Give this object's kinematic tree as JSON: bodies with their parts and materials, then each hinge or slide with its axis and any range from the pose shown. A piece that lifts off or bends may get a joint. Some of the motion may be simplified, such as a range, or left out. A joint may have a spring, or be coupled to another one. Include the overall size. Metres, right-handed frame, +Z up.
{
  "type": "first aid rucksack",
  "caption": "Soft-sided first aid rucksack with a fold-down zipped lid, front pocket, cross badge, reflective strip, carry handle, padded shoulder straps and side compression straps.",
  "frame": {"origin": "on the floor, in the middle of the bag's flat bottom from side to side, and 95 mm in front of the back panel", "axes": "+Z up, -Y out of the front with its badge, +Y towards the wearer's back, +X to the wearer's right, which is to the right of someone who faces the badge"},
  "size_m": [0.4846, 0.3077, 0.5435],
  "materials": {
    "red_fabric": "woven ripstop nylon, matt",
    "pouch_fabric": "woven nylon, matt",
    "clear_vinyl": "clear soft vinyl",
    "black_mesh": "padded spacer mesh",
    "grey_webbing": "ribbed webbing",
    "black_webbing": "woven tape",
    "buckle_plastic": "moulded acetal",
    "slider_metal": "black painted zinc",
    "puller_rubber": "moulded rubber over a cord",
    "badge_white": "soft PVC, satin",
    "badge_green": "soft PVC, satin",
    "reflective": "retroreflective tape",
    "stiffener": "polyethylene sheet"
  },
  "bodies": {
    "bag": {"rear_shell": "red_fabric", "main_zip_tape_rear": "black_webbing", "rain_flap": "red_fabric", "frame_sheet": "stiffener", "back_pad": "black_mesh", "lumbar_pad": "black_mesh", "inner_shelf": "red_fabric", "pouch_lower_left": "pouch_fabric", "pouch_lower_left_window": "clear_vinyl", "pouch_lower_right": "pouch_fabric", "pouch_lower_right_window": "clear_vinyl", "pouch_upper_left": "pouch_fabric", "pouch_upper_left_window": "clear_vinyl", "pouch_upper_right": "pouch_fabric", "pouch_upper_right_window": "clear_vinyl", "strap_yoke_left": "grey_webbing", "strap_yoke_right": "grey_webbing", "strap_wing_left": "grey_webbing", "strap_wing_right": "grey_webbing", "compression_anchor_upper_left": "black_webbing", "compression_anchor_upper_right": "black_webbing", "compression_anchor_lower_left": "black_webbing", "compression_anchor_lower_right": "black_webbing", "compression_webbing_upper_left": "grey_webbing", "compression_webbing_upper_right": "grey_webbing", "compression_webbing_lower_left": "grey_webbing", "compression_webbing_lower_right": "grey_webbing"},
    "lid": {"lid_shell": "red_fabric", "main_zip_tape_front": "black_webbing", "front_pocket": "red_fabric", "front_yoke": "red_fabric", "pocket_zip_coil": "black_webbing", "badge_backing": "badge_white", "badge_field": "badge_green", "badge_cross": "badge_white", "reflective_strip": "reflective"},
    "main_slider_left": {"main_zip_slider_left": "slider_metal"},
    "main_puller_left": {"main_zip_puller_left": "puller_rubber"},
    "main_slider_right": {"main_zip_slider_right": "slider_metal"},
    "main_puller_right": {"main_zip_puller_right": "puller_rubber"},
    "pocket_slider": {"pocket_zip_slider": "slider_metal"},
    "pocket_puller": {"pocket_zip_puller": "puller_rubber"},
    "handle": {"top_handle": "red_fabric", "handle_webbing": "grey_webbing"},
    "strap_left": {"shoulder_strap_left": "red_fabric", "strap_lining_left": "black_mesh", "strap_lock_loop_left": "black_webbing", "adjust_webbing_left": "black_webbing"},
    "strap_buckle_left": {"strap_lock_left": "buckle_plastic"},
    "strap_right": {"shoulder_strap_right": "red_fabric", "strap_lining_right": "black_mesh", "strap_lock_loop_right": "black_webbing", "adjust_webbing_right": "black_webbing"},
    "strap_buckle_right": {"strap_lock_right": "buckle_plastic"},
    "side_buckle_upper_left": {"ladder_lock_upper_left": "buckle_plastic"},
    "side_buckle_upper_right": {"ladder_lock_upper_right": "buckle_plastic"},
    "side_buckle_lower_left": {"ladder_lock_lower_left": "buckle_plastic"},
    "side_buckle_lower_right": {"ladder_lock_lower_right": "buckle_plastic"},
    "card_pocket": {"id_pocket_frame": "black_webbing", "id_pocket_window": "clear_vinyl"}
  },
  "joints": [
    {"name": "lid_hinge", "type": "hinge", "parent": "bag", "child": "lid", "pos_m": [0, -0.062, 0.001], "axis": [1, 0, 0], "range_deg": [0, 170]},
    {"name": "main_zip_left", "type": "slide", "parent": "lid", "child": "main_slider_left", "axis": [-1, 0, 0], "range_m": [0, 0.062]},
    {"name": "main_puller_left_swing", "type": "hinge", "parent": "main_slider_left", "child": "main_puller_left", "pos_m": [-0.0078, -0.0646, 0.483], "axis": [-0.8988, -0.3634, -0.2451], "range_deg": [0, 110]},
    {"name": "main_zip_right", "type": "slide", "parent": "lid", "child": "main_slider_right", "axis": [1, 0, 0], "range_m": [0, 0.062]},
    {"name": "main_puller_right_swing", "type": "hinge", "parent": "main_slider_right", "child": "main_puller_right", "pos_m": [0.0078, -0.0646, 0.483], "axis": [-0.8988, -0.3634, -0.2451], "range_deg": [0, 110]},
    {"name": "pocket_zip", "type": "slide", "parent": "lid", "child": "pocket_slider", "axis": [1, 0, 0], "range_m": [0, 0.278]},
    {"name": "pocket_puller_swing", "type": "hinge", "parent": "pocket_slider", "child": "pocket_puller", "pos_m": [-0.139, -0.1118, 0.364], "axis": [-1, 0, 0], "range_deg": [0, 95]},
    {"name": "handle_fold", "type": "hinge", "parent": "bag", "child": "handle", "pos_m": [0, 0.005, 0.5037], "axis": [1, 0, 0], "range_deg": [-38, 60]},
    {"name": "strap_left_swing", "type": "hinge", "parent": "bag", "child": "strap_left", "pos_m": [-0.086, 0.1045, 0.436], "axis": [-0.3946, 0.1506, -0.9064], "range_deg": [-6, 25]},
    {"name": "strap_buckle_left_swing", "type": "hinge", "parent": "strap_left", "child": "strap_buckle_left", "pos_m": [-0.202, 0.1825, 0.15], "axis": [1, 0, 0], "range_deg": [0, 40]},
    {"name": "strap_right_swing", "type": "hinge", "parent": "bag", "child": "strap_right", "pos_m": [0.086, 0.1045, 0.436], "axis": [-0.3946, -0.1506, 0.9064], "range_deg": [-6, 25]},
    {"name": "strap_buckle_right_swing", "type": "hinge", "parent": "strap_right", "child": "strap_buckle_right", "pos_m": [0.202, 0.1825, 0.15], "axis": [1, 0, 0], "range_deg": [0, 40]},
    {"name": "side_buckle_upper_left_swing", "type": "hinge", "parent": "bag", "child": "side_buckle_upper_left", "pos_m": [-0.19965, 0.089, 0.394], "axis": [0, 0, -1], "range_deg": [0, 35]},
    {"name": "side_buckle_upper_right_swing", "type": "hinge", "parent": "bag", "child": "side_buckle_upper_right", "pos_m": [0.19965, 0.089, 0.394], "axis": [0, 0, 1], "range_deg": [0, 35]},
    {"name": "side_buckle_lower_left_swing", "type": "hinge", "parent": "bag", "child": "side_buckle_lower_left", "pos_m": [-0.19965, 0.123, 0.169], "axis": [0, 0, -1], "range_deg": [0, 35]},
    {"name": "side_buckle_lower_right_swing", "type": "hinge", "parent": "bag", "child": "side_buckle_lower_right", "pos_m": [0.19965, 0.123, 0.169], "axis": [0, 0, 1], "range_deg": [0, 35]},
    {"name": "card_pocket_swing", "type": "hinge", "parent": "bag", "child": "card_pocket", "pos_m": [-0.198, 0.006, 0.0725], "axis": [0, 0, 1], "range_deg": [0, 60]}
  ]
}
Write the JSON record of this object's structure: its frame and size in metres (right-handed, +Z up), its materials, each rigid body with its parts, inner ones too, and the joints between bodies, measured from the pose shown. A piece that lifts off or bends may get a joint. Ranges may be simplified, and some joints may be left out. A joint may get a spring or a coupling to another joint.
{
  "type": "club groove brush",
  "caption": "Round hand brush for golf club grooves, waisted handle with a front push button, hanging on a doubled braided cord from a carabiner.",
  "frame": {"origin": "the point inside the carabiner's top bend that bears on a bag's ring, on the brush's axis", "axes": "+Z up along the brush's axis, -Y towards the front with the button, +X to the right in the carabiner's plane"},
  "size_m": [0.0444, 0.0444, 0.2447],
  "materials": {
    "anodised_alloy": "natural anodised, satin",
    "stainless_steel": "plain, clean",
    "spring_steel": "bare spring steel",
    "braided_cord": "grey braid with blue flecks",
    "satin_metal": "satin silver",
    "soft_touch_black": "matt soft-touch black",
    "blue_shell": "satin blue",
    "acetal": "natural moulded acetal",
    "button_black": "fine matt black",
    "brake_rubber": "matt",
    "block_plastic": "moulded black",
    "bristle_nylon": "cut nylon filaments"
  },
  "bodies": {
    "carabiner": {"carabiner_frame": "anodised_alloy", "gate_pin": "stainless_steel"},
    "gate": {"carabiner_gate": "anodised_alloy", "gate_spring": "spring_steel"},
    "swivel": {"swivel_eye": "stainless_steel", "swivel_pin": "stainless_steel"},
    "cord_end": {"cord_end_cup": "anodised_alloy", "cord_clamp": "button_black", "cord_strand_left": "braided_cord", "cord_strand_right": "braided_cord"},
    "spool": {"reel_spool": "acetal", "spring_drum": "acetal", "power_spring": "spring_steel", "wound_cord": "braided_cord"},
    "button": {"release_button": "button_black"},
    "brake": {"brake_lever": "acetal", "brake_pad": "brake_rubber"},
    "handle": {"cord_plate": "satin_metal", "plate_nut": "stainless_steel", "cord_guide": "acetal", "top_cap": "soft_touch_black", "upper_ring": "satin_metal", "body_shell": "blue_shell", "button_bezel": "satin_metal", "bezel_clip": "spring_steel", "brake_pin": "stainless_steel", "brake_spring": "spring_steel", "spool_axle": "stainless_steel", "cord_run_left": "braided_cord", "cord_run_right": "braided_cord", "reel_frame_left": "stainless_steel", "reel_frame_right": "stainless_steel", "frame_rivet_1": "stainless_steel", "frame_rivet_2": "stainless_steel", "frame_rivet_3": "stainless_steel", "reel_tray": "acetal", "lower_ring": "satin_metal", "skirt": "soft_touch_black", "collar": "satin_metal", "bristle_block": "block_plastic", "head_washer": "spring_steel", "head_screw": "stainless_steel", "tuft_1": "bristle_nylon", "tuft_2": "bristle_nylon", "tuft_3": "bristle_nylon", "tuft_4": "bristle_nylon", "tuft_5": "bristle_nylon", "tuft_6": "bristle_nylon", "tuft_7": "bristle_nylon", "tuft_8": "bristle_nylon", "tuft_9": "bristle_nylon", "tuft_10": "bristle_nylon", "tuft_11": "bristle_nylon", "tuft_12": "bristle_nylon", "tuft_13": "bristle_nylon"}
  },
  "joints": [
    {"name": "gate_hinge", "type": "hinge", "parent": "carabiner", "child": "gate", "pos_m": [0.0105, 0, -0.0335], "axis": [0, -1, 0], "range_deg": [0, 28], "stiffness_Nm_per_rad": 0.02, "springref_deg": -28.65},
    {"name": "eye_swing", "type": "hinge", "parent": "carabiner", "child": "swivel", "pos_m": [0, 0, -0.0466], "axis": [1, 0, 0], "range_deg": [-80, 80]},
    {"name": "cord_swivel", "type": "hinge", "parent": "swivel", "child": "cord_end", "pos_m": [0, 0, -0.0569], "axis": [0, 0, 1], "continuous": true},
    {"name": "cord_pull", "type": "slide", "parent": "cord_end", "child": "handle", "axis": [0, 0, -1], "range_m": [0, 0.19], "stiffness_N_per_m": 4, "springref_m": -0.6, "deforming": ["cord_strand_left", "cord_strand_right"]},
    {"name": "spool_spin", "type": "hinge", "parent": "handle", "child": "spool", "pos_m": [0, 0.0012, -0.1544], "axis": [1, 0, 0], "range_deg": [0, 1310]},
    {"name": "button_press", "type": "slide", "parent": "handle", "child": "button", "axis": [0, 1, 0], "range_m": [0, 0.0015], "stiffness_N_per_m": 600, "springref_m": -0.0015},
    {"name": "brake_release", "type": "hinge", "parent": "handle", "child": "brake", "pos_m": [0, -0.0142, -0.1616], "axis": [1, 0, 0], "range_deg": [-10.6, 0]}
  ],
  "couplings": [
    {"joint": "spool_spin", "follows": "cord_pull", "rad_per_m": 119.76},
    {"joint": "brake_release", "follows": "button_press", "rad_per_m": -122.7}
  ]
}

----

--- WHAT THE TASK ASKS ---
Search the data above for the string "object" and return every line that has it.

--- RESPONSE ---
Give this object's kinematic tree as JSON: bodies with their parts and materials, then each hinge or slide with its axis and any range from the pose shown. A piece that lifts off or bends may get a joint. Some of the motion may be simplified, such as a range, or left out. A joint may have a spring, or be coupled to another one. Include the overall size. Metres, right-handed frame, +Z up.
Write the JSON record of this object's structure: its frame and size in metres (right-handed, +Z up), its materials, each rigid body with its parts, inner ones too, and the joints between bodies, measured from the pose shown. A piece that lifts off or bends may get a joint. Ranges may be simplified, and some joints may be left out. A joint may get a spring or a coupling to another joint.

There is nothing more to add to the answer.